For the foregoing reasons, we AFFIRM the district court’s judgment and Gonzalez-Medina’s conviction for failure to register as a sex offender under 18 U.S.C. § 2250(a).

. Contrary to the dissent’s implication, this court need not decide the applicability of the categorical approach to the phrase "involving consensual sexual conduct” in the (5)(C) exception, as the parties do not raise this issue on appeal. For the same reason, this court need not decide the applicability of the categorical approach to the definitions of "sex offense” in 42 U.S.C. § 16911(5)(A).

. Although the dissent focuses on the fact that over half of states have statutory rape laws that include an age differential, the language of the (5)(C) exception does not restrict its application to statutory rape offenses.
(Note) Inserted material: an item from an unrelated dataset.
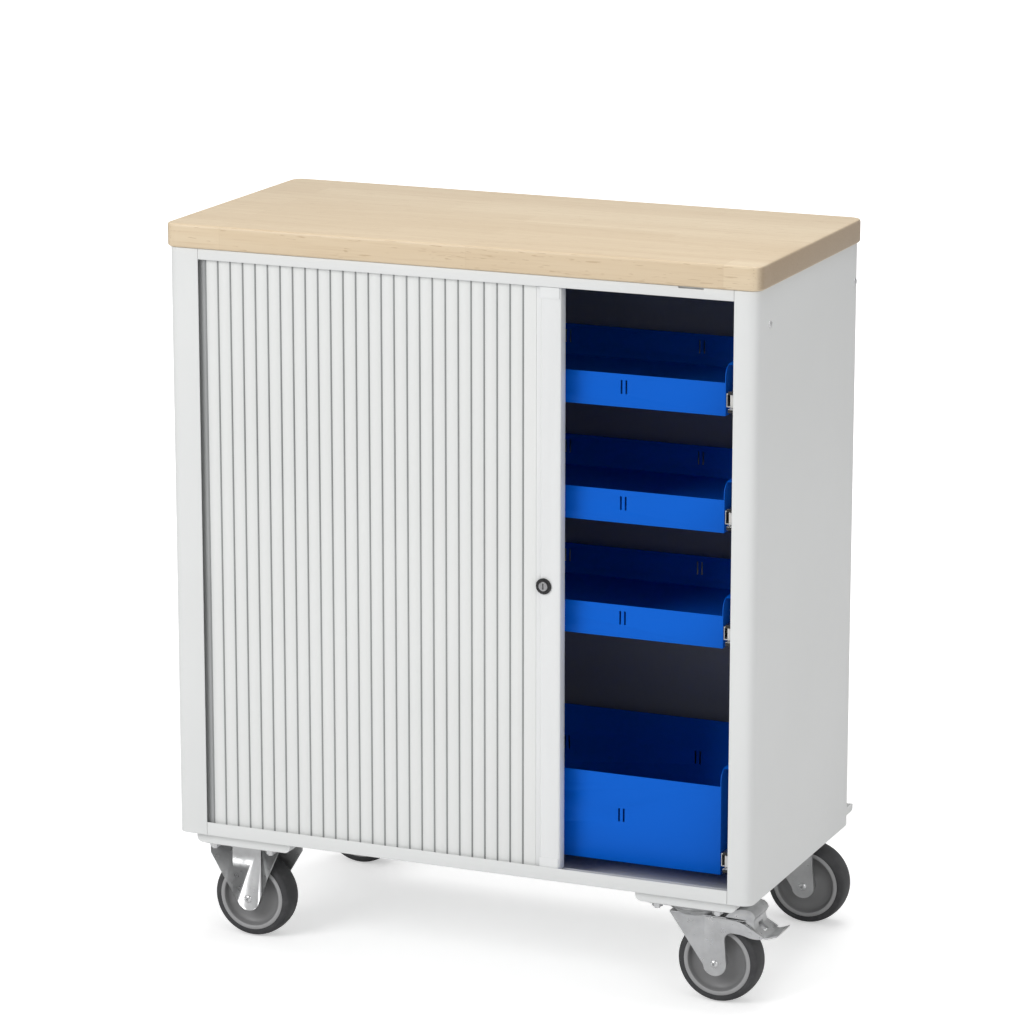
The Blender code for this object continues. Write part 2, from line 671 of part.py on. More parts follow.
def tray_mesh(front_height):
    """Open sheet tray about its front left bottom corner, with raised flanged sides."""
    width = TRAY_RIGHT_X - TRAY_LEFT_X
    side_height = front_height + TRAY_SIDE_RISE
    flange = TRAY_SIDE_FLANGE
    outer_left = [(-flange, side_height), (-flange, side_height - TRAY_SHEET),
                  (0.0, side_height - TRAY_SHEET), (0.0, 0.0)]
    outer_right = [(width - u, v) for u, v in outer_left[::-1]]
    inner = [(width - TRAY_SHEET, side_height), (width - TRAY_SHEET, TRAY_SHEET),
             (TRAY_SHEET, TRAY_SHEET), (TRAY_SHEET, side_height)]
    tray = prism(outer_left + outer_right + inner, "Y", 0.0, TRAY_DEPTH)
    half_sheet = TRAY_SHEET / 2
    for wall_y in (0.0, TRAY_DEPTH - TRAY_SHEET):
        wall = box((half_sheet, wall_y, half_sheet),
                   (width - half_sheet, wall_y + TRAY_SHEET, front_height))
        tray = joined(tray, wall)
    low = side_height - TRAY_SIDE_ROUND
    for corner_y, side in ((0.0, 1.0), (TRAY_DEPTH, -1.0)):
        centre = (corner_y + side * TRAY_SIDE_ROUND, low)
        start = 180 if side > 0 else 0
        outline = arc(centre, TRAY_SIDE_ROUND, start, 90, 5)
        over = corner_y - side * CUT_OVERRUN
        outline += [(centre[0], side_height + CUT_OVERRUN), (over, side_height + CUT_OVERRUN), (over, low)]
        corner = prism(outline, "X", -flange - CUT_OVERRUN, width + flange + CUT_OVERRUN)
        tray = cut(tray, corner)
    return tray


def runner_outlines(wall_x, tray_x):
    """Nested sections of a cabinet runner and a tray runner, from wall to tray."""
    toward = 1.0 if tray_x > wall_x else -1.0
    height = RUNNER_HEIGHT
    sheet = RUNNER_SHEET
    web = wall_x + toward * FIT_GAP
    lip = web + toward * RUNNER_LIP
    fixed = [(web, 0.0), (lip, 0.0), (lip, sheet), (web + toward * sheet, sheet),
             (web + toward * sheet, height - sheet), (lip, height - sheet), (lip, height), (web, height)]
    low = sheet + RUN_GAP
    high = height - low
    near = tray_x - toward * FIT_GAP
    tip = web + toward * (sheet + RUNNER_SHEET)
    moving = [(near, low), (tip, low), (tip, low + sheet), (near - toward * sheet, low + sheet),
              (near - toward * sheet, high - sheet), (tip, high - sheet), (tip, high), (near, high)]
    return fixed, moving


def trays(cart):
    sides = (("left", INNER_LEFT_X, TRAY_LEFT_X), ("right", INNER_RIGHT_X, TRAY_RIGHT_X))
    for name, bottom, front_height in TRAYS:
        low = BODY_BASE + bottom
        origin = Vector((TRAY_LEFT_X, TRAY_FRONT_Y, low))
        slide = pivot("tray_" + name + "_slide", cart, origin)
        piece("tray_" + name, tray_mesh(front_height), "blue_enamel", slide, 30)
        for side, wall_x, tray_x in sides:
            fixed, moving = runner_outlines(wall_x, tray_x)
            outer = prism(fixed, "Y", INNER_FRONT_Y, RUNNER_BACK_Y)
            outer = moved(outer, (0.0, 0.0, low + RUNNER_RAISE))
            piece("cabinet_runner_" + name + "_" + side, outer, "zinc", cart)
            inner = prism(moving, "Y", TRAY_FRONT_Y + TRAY_SHEET, RUNNER_BACK_Y)
            inner = moved(inner, Vector((0.0, 0.0, low + RUNNER_RAISE)) - origin)
            piece("tray_runner_" + name + "_" + side, inner, "zinc", slide)


# Casters

def caster_channel(name, centre_x, parent):
    """Pressed pan under the cabinet, with rounded lower edges and closed ends."""
    def outline(inset):
        half = CHANNEL_WIDTH / 2 - inset
        radius = CHANNEL_CORNER - inset
        low = CASTER_HEIGHT + FIT_GAP + inset
        high = BODY_BASE - FIT_GAP + (CUT_OVERRUN if inset else 0.0)
        points = [(centre_x + half, high), (centre_x - half, high)]
        points += arc((centre_x - half + radius, low + radius), radius, 180, 270, 4)
        points += arc((centre_x + half - radius, low + radius), radius, 270, 360, 4)
        return points
    pan = prism(outline(0.0), "Y", CHANNEL_FRONT_Y, CHANNEL_REAR_Y)
    hollow = prism(outline(CHANNEL_SHEET), "Y", CHANNEL_FRONT_Y + CHANNEL_SHEET,
                   CHANNEL_REAR_Y - CHANNEL_SHEET)
    return piece(name, cut(pan, hollow), "white_enamel", parent, 30)


def mounting_plate():
    """Square caster plate with four oval slots, its top at the caster's height."""
    half = PLATE_SIZE / 2
    high = CASTER_HEIGHT
    low = high - PLATE_SHEET
    plate = prism(rounded_rectangle((-half, -half), (half, half), PLATE_CORNER, 3), "Z", low, high)
    reach = half - PLATE_SLOT_INSET
    radius = PLATE_SLOT_WIDTH / 2
    straight = (PLATE_SLOT_LENGTH - PLATE_SLOT_WIDTH) / 2
    for x in (-reach, reach):
        for y in (-reach, reach):
            slot = arc((x + straight, y), radius, -90, 90, 4) + arc((x - straight, y), radius, 90, 270, 4)
            plate = cut(plate, prism(slot, "Z", low - CUT_OVERRUN, high + CUT_OVERRUN))
    return plate


def axle_hole(x, radius, z):
    reach = FORK_WIDTH / 2 + CUT_OVERRUN
    profile = [(0.0, -reach), (radius, -reach), (radius, reach), (0.0, reach)]
    return moved(turned(profile, "Y", PIN_STEPS, closed=False), (x, 0.0, z))


def side_plates(outline, body):
    """Join both side plates of a fork to its body."""
    for side in (-1.0, 1.0):
        near = side * (FORK_WIDTH / 2 - FORK_SHEET)
        far = side * FORK_WIDTH / 2
        body = joined(body, prism(outline, "Y", min(near, far), max(near, far)))
    return body


def side_ribs(centres, low, high, body):
    """Pressed ribs down the outside of both side plates."""
    half = FORK_RIB_WIDTH / 2
    for x in centres:
        for side in (-1.0, 1.0):
            inner = side * (FORK_WIDTH / 2 - FORK_SHEET / 2)
            outer = side * (FORK_WIDTH / 2 + FORK_RIB_RAISE)
            rib = box((x - half, min(inner, outer), low), (x + half, max(inner, outer), high))
            body = joined(body, rib)
    return body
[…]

. Gonzalez-Medina also contends that application of the categorical approach avoids the “practical difficulties and potential unfairness” of relitigating facts related to a prior conviction years later in a subsequent criminal proceeding. See Taylor, 495 U.S. at 601, 110 S.Ct. 2143. This concern, however, is less pressing where the disputed fact in the subsequent criminal proceeding is limited to the age of the victim and offender at the time of the prior offense. Ordinarily, age can be ascertained from documentary evidence or brief witness testimony.

. Gonzalez-Medina also states that if the court vacates his SORNA conviction, the court should vacate his sentence for his illegal-reentry charge to allow the government and district court to consider an additional one-level reduction for acceptance of responsibility under U.S. Sentencing Guidelines Manual § 3El.l(b). Because we affirm Gonzalez-Medina's SORNA conviction, we need not reach this request. Furthermore, we perceive no error in the district court’s award of a two-level, rather than three-level, reduction for acceptance of responsibility under § 3E1.1. See United States v. Kleinebreil, 966 F.2d 945, 952-53 (5th Cir.1992).